Despite the preponderance of French thinkers in its intellectual lineage, queer theory returned to France relatively late and somewhat tentatively, with the conference on ‘les études gay et lesbiennes’ organized by Didier Eribon at the Centre Pompidou in 1997. Since then academic interest in matters queer has grown in France and there is now a relatively small but expanding body of home-grown published material (for example, Marie-Hélène Bourcier's Queer Zones), as well as seminars and lecture courses which seek to engage critically with key work from the US and Britain (for example, Monique David-Ménard's seminar on Judith Butler at Paris VII). Such academic interest in queer theory as there has been in France has nevertheless largely been overshadowed by the renewal, in the nineties, of mainstream fascination with heterosexual sexual politics, in particular in response to the popular work of ‘new pornographers’ such as Michel Houellebecq, Virginie Despentes and Catherine Millet.

Research questions

First and foremost we seek to establish why it is that even though the French philosophical tradition is fundamental to queer theory, institutionally and intellectually France has been so resistant to it. Our project proposes to investigate the reasons for this resistance and to examine the ways in which queer theory has begun to make inroads into the French intellectual and academic world. The focus of the research will thus be both on specific intellectual and institutional contexts in France and on the historical, cultural, and theoretical issues arising from the ‘translation’ of French ideas into British and American contexts, as well as their re-introduction, as queer intellectual ‘feedback’, into France. The project has six interrelated sets of research sub-questions:

  1. How were ideas from the French philosophical heritage changed, developed and distorted in appropriations by British and American queer theorists? How have these ideas been further modified in the re-translation of Anglo-American queer theory back into the French context?
  2. In what ways have significant overarching political, social and legal differences in the three national contexts influenced this traffic of ideas? Is a theorization of lesbian and gay, or queer, cultures as subcultures necessarily in conflict with French Republican universalism?

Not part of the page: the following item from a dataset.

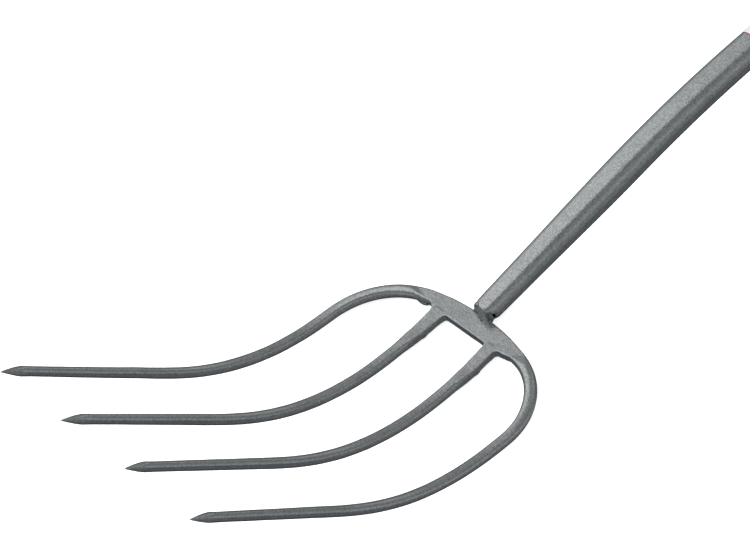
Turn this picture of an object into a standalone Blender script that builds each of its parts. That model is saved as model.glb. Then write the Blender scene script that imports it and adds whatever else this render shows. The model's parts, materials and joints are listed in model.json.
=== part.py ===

How is queer separatism (in the American context, the ‘anti-social thesis’) framed differently in each national context?
  3. How resistant have French academic institutions been to queer theory and why? Why have some disciplines been less resistant than others?
  4. How has queer theory’s retranslation into the French context been affected by the prominence of psychoanalysis in France? Given the animosity towards psychoanalysis displayed by some French queer theorists and reciprocated by many psychoanalysts, what role does the cultural influence of psychoanalysis in France play in the resistance to queer theory?
  5. How have different French feminisms influenced the re-translation of queer theory into the French national context? How prominent are transgender questions in French queer theory: is it accurate to allege that French queer theory has tended to eschew ‘gender trouble’ and favoured instead ‘homonormativity’?
  6. How do the three national contexts differ in their intracultural translation of queer ideas? How do they differ in moving between activist-popular and intellectual-academic contexts? Given that HIV-AIDS activism in the US played an important role in the birth of queer theory there, why was this not also the case in France? How and why have the popular as well as the theoretical forms and the content of debate over the return of unsafe (‘bareback’) sex differed in the three national contexts?

In investigating these questions the project will bring together, in a series of workshops and conferences, researchers, activists and writers from the French, British and American queer worlds, in a concerted effort to interrogate the complex intercultural traffic of ideas which constitutes queer theory. The project will thus also nurture the precarious development of queer theory in France, as well as reinflect key theoretical discussions in the discipline internationally by demonstrating the importance of sustained attention to the specificities of the non-Anglophone cultural context which has provided many of its foundational concepts.